RE: monitor for graphics?

by "Peter Williams" <Peter.Williams(at)hendersons.com.au>

 Date:  Tue, 20 Oct 1998 09:07:22 +1000
 To:  <hwg-graphics(at)hwg.org>
 In-Reply-To:  teleport
  todo: View Thread, Original
This has been an interesting discussion,
Those "wires" are actually the shadow cast by the two horizontal
bracing or damping wires. The trinitron tube uses a grid of fine
vertical wires to from the aperture grille that the electrons must go
through to illuminate the phosphour coating on the inside of the tube face.
To stop these fine wires from vibrating and messing up the picture
two horizontal wires are used to brace the vertical grid. The vertical
wires would vibrate from being struck by the electrons without this
bracing.
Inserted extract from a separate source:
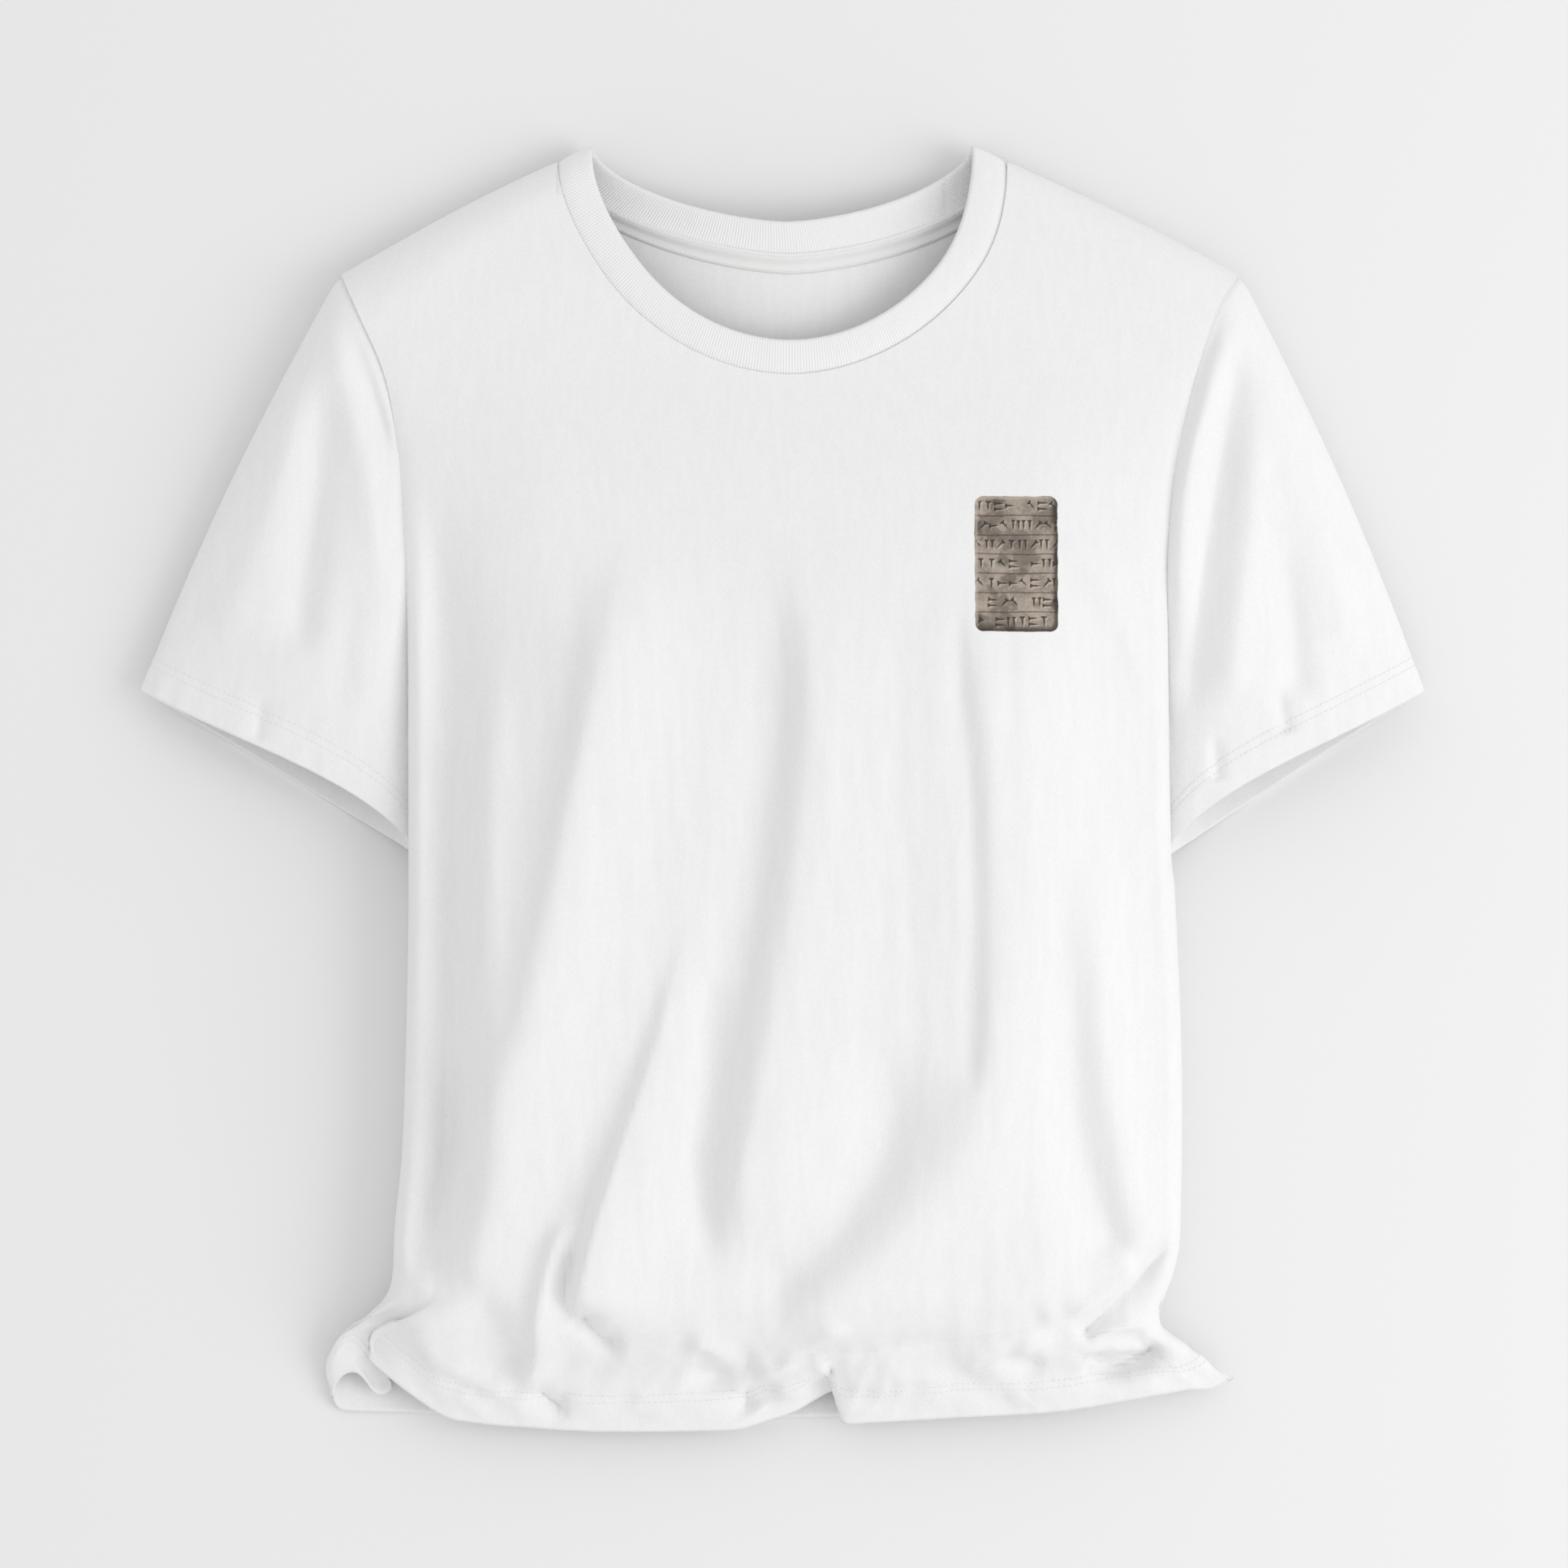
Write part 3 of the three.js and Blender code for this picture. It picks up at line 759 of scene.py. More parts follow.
class Nodes:
    """Short hand for building a node tree."""

    def __init__(self, tree: bpy.types.NodeTree) -> None:
        """Keeps the tree.

        Args:
            tree: The tree that nodes are added to.
        """
        self.tree = tree

    def add(self, kind: str, inputs: dict | None = None, **settings: object) -> bpy.types.Node:
        """Adds a node.

        Args:
            kind: The node's type.
            inputs: What each input takes, by name or number: a socket to link, or a value.
            **settings: The node's own settings.

        Returns:
            The node.
        """
        node = self.tree.nodes.new(kind)
        for name, value in settings.items():
            setattr(node, name, value)
        for name, value in (inputs or {}).items():
            if isinstance(value, bpy.types.NodeSocket):
                self.tree.links.new(value, node.inputs[name])
            else:
                node.inputs[name].default_value = value
        return node

    def math(self, operation: str, *values: object) -> bpy.types.NodeSocket:
        """Adds a Math node.

        Args:
            operation: What it works out.
            *values: Its inputs, each a socket or a number.

        Returns:
            Its result.
        """
        return self.add("ShaderNodeMath", dict(enumerate(values)), operation=operation).outputs[0]

    def ramp(
        self, value: object, start: float, end: float, low: float = 0.0, high: float = 1.0
    ) -> bpy.types.NodeSocket:
        """Adds a smooth step.

        Args:
            value: The socket it reads.
            start: Where the step gives low.
            end: Where it gives high.
            low: Its first value.
            high: Its last value.

        Returns:
            Its result.
        """
        names = ("Value", "From Min", "From Max", "To Min", "To Max")
        inputs = dict(zip(names, (value, start, end, low, high), strict=True))
        return self.add("ShaderNodeMapRange", inputs, interpolation_type="SMOOTHSTEP").outputs[0]

    def blend(self, share: object, a: object, b: object) -> bpy.types.NodeSocket:
        """Adds a mix of two colours.

        Args:
            share: How far from a to b.
            a: First colour, a socket or four numbers.
            b: Second colour.

        Returns:
            The mixed colour.
        """
        node = self.add("ShaderNodeMix", {0: share, 6: a, 7: b}, data_type="RGBA")
        return node.outputs[2]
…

In 15" and smaller monitors there is only 1 horizontal wire,
but in 17" and larger two are used.

Normal (non-trinitron) monitors use a shadow mask with holes in it rather
than the vertical slots created by the vertical wire grid in a trinitron.
That is what dot pitch is measuring, the distance between holes in the
mask. The masks are to make sure that only the electrons from the
correct colour gun illuminate the correct areas of phosphour coating.


Peter Williams
LAN Support/Webmaster
williams(at)hendersons.com.au

> -----Original Message-----
> From: owner-hwg-graphics(at)hwg.org [mailto:owner-hwg-graphics(at)hwg.org]On
> Behalf Of Heather Haindel
>> Subject: Re: monitor for graphics?
> 
> Actually, we may be talking about different lines here.
> You may notice 4 lines with the Sony tubes ("trinitron") - two vertical
> and two horizontal. They are from the wires that hold the tube in place.